In his eighth book of poems and fourth with Frontenac House (Calgary’s publisher of record for poetry), Toronto’s Jim Nason doesn’t subscribe to Margaret Atwood’s blunt poetry of witness, which she defined in 1981 in True Stories as “The facts of this world seen clearly/ are seen through tears.” Rather, for Nason, no matter how troubled what he shares with us makes him, seeing is filtered through beauty. Take the final lines of “Rilke’s Tree”: “Empathy is a tree in rain—/ dark, oiled bark,// far-reaching limbs, ready to receive again.” Such imagery is so beguiling it’s perhaps forgivable to miss Nason’s reminder that while standing in rain can chill us to the bone, a willingness to reach out warmly despite the world’s harshness is without fail an exemplary gesture.

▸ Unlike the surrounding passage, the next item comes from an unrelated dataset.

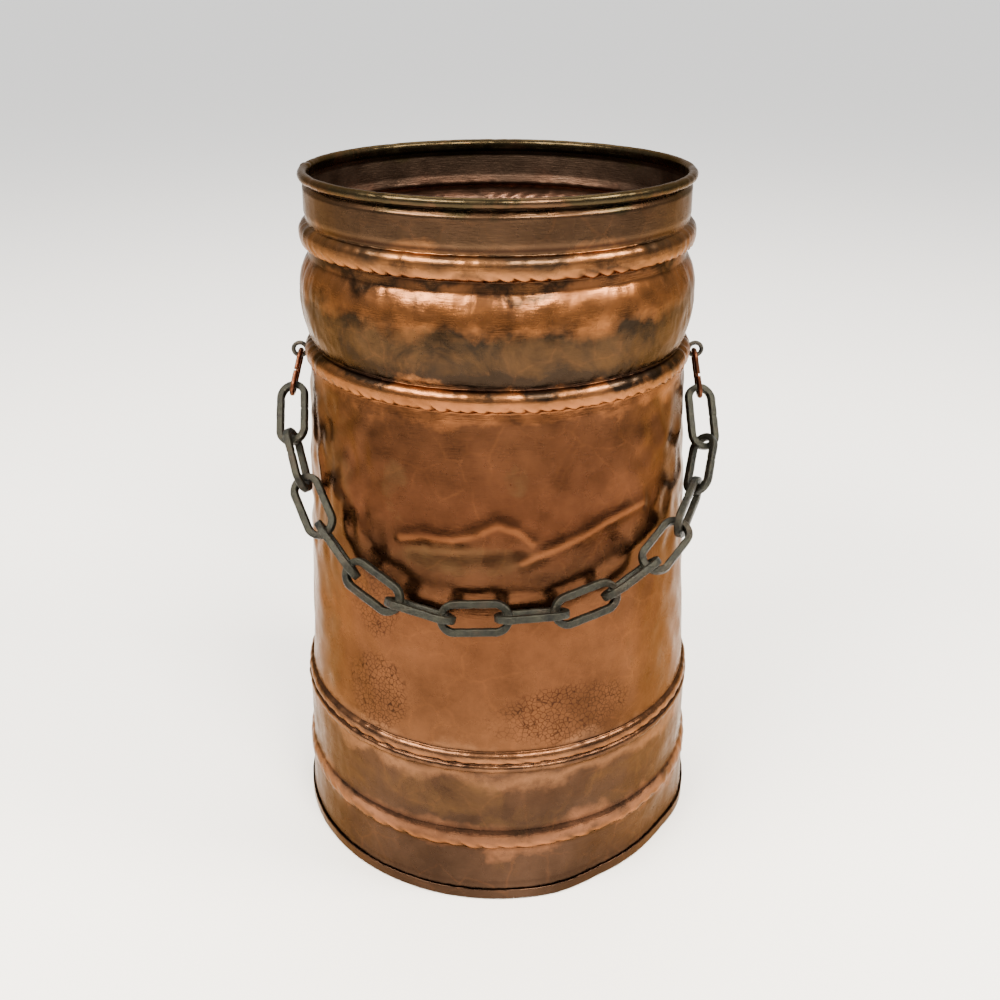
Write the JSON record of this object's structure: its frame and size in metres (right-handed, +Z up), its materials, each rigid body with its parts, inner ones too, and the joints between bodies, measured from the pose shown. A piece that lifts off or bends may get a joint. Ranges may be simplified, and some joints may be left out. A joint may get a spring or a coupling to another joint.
{
  "type": "ice bucket",
  "caption": "Tall hammered copper ice bucket with a wired rolled rim, beaded bands, a bulged shoulder and an iron chain handle hung from two eyes.",
  "frame": {"origin": "on the bucket's axis, on the underside of the base pan", "axes": "+Z up along the bucket's axis, -Y to the front where the chain hangs, +X to the right-hand eye"},
  "size_m": [0.2925, 0.2901, 0.454],
  "materials": {
    "copper_sheet": "hammered, aged satin copper",
    "copper_pan": "aged satin copper",
    "rim_wire": "drawn iron wire",
    "copper_burr": "aged copper",
    "iron_eye": "forged, dark",
    "copper_wire": "dark aged copper",
    "iron_chain": "forged, dark oiled"
  },
  "bodies": {
    "bucket": {"body_shell": "copper_sheet", "rim_wire": "rim_wire", "base_pan": "copper_pan", "eye_left": "iron_eye", "eye_right": "iron_eye", "burr_left": "copper_burr", "burr_right": "copper_burr"},
    "hook_left": {"hook_link_left": "copper_wire"},
    "hook_right": {"hook_link_right": "copper_wire"},
    "link_01": {"chain_link_01": "iron_chain"},
    "link_02": {"chain_link_02": "iron_chain"},
    "link_03": {"chain_link_03": "iron_chain"},
    "link_04": {"chain_link_04": "iron_chain"},
    "link_05": {"chain_link_05": "iron_chain"},
    "link_06": {"chain_link_06": "iron_chain"},
    "link_07": {"chain_link_07": "iron_chain"},
    "link_08": {"chain_link_08": "iron_chain"},
    "link_09": {"chain_link_09": "iron_chain"},
    "link_10": {"chain_link_10": "iron_chain"},
    "link_11": {"chain_link_11": "iron_chain"},
    "link_12": {"chain_link_12": "iron_chain"},
    "link_13": {"chain_link_13": "iron_chain"},
    "link_14": {"chain_link_14": "iron_chain"}
  },
  "joints": [
    {"name": "chain_swing", "type": "hinge", "parent": "bucket", "child": "hook_left", "pos_m": [-0.1315, 0, 0.3275], "axis": [-1, 0, 0], "range_deg": [0, 50]},
    {"name": "chain_swing_right", "type": "hinge", "parent": "bucket", "child": "hook_right", "pos_m": [0.1315, 0, 0.3275], "axis": [-1, 0, 0], "range_deg": [0, 50]},
    {"name": "link_01_turn", "type": "hinge", "parent": "hook_left", "child": "link_01", "pos_m": [-0.135, -0.0164, 0.30896], "axis": [0, -0.6383, 0.7698], "range_deg": [-1.5, 7.3]},
    {"name": "link_02_turn", "type": "hinge", "parent": "link_01", "child": "link_02", "pos_m": [-0.13281, -0.04076, 0.28534], "axis": [0, -0.6383, 0.7698], "range_deg": [-6, 1.5]},
    {"name": "link_03_turn", "type": "hinge", "parent": "link_02", "child": "link_03", "pos_m": [-0.12289, -0.06443, 0.26304], "axis": [0, -0.6383, 0.7698], "range_deg": [-3.4, 1.5]},
    {"name": "link_04_turn", "type": "hinge", "parent": "link_03", "child": "link_04", "pos_m": [-0.10857, -0.08729, 0.24234], "axis": [0, -0.6383, 0.7698], "range_deg": [-3.1, 1.5]},
    {"name": "link_05_turn", "type": "hinge", "parent": "link_04", "child": "link_05", "pos_m": [-0.0886, -0.1083, 0.22457], "axis": [0, -0.6383, 0.7698], "range_deg": [-2.8, 1.5]},
    {"name": "link_06_turn", "type": "hinge", "parent": "link_05", "child": "link_06", "pos_m": [-0.06202, -0.12603, 0.21294], "axis": [0, -0.6383, 0.7698], "range_deg": [-2.5, 1.5]},
    {"name": "link_07_turn", "type": "hinge", "parent": "link_06", "child": "link_07", "pos_m": [-0.03027, -0.13737, 0.20857], "axis": [0, -0.6383, 0.7698], "range_deg": [-2.2, 1.5]},
    {"name": "link_14_turn", "type": "hinge", "parent": "hook_right", "child": "link_14", "pos_m": [0.135, -0.00724, 0.30383], "axis": [0, 0.6383, -0.7698], "range_deg": [-1.5, 7.9]},
    {"name": "link_13_turn", "type": "hinge", "parent": "link_14", "child": "link_13", "pos_m": [0.13667, -0.02715, 0.27632], "axis": [0, 0.6383, -0.7698], "range_deg": [-6.5, 1.5]},
    {"name": "link_12_turn", "type": "hinge", "parent": "link_13", "child": "link_12", "pos_m": [0.12872, -0.05274, 0.25539], "axis": [0, 0.6383, -0.7698], "range_deg": [-3.7, 1.5]},
    {"name": "link_11_turn", "type": "hinge", "parent": "link_12", "child": "link_11", "pos_m": [0.1147, -0.07929, 0.23943], "axis": [0, 0.6383, -0.7698], "range_deg": [-3.1, 1.5]},
    {"name": "link_10_turn", "type": "hinge", "parent": "link_11", "child": "link_10", "pos_m": [0.09426, -0.10328, 0.22669], "axis": [0, 0.6383, -0.7698], "range_deg": [-2.6, 1.5]},
    {"name": "link_09_turn", "type": "hinge", "parent": "link_10", "child": "link_09", "pos_m": [0.06804, -0.12266, 0.21703], "axis": [0, 0.6383, -0.7698], "range_deg": [-2.4, 1.5]},
    {"name": "link_08_turn", "type": "hinge", "parent": "link_09", "child": "link_08", "pos_m": [0.03714, -0.13555, 0.21113], "axis": [0, 0.6383, -0.7698], "range_deg": [-2.3, 1.5]}
  ],
  "couplings": [
    {"joint": "chain_swing_right", "follows": "chain_swing", "ratio": 1},
    {"joint": "link_01_turn", "follows": "chain_swing", "ratio": 0.1159},
    {"joint": "link_02_turn", "follows": "chain_swing", "ratio": -0.09},
    {"joint": "link_03_turn", "follows": "chain_swing", "ratio": -0.0387},
    {"joint": "link_04_turn", "follows": "chain_swing", "ratio": -0.0324},
    {"joint": "link_05_turn", "follows": "chain_swing", "ratio": -0.0266},
    {"joint": "link_06_turn", "follows": "chain_swing", "ratio": -0.0193},
    {"joint": "link_07_turn", "follows": "chain_swing", "ratio": -0.0141},
    {"joint": "link_14_turn", "follows": "chain_swing", "ratio": 0.1288},
    {"joint": "link_13_turn", "follows": "chain_swing", "ratio": -0.1001},
    {"joint": "link_12_turn", "follows": "chain_swing", "ratio": -0.0438},
    {"joint": "link_11_turn", "follows": "chain_swing", "ratio": -0.0311},
    {"joint": "link_10_turn", "follows": "chain_swing", "ratio": -0.0218},
    {"joint": "link_09_turn", "follows": "chain_swing", "ratio": -0.0175},
    {"joint": "link_08_turn", "follows": "chain_swing", "ratio": -0.0163}
  ]
}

Of course, not every line in Self-Portrait Embracing a Fabulous Beast flirts dangerously with gentleness and light. Nason sets his poems against a backdrop overcrowded by COVID (“See, you say, raising a hand no longer there.// You whistle and your notes fly above pot, pan and glass”), humanity’s threat to nature (“The dusty wings of a dead bat fanned out/ on the floor of a Congo cave”), our brutality to the marginalized (“a man face up on the grass,// wearing a half-on-his-face blue mask.// Police wake his sleeping buddy,/ send him away shirtless, staggering”), and the pratfalls of queer bodies pursuing love, whether through sustained intimacies or casual carnality (“Life with its belly to the ground, an elongated groan// instead of hiss—it’s hard not to project onto a snake—/ shame is the sex you had in the overgrown grass”). How to connect in a broken world preoccupies Nason, with a very full suite of poems giving lusty voice to pillow talk between men: “Hold me you’d said.// Then, lip to lip/ you on top// pushing. The art of surrender/ inch by deep inch.” Acquiescence doesn’t always ram through the deal: “My words unleashed/ then yours, bruising.// Descending stairs// and the exit door/ with no handle.”
Nason frames his diverse subjects with references to his peers among today’s gay-male poets, including myself, plus to his heroes in the centuries-long queer canon. Lorca, whom Franco’s ilk disappeared during Spain’s civil war, surfaces twice, including in the title poem, inspired by a portrait with the same title that the murdered poet made of himself. Rather than describing it (and Lorca) wash by closely-adhered-to wash of colour, Nason recounts his own life, impressively turning ekphrasis on its head: “I am many arms and feet/ a strutting/ glorious/ line-scribbled day.” His lightly limned personal tribulations polish the lens through which he glimpses ample grace to celebrate.
John Barton is an editor and the author of 12 books of poetry.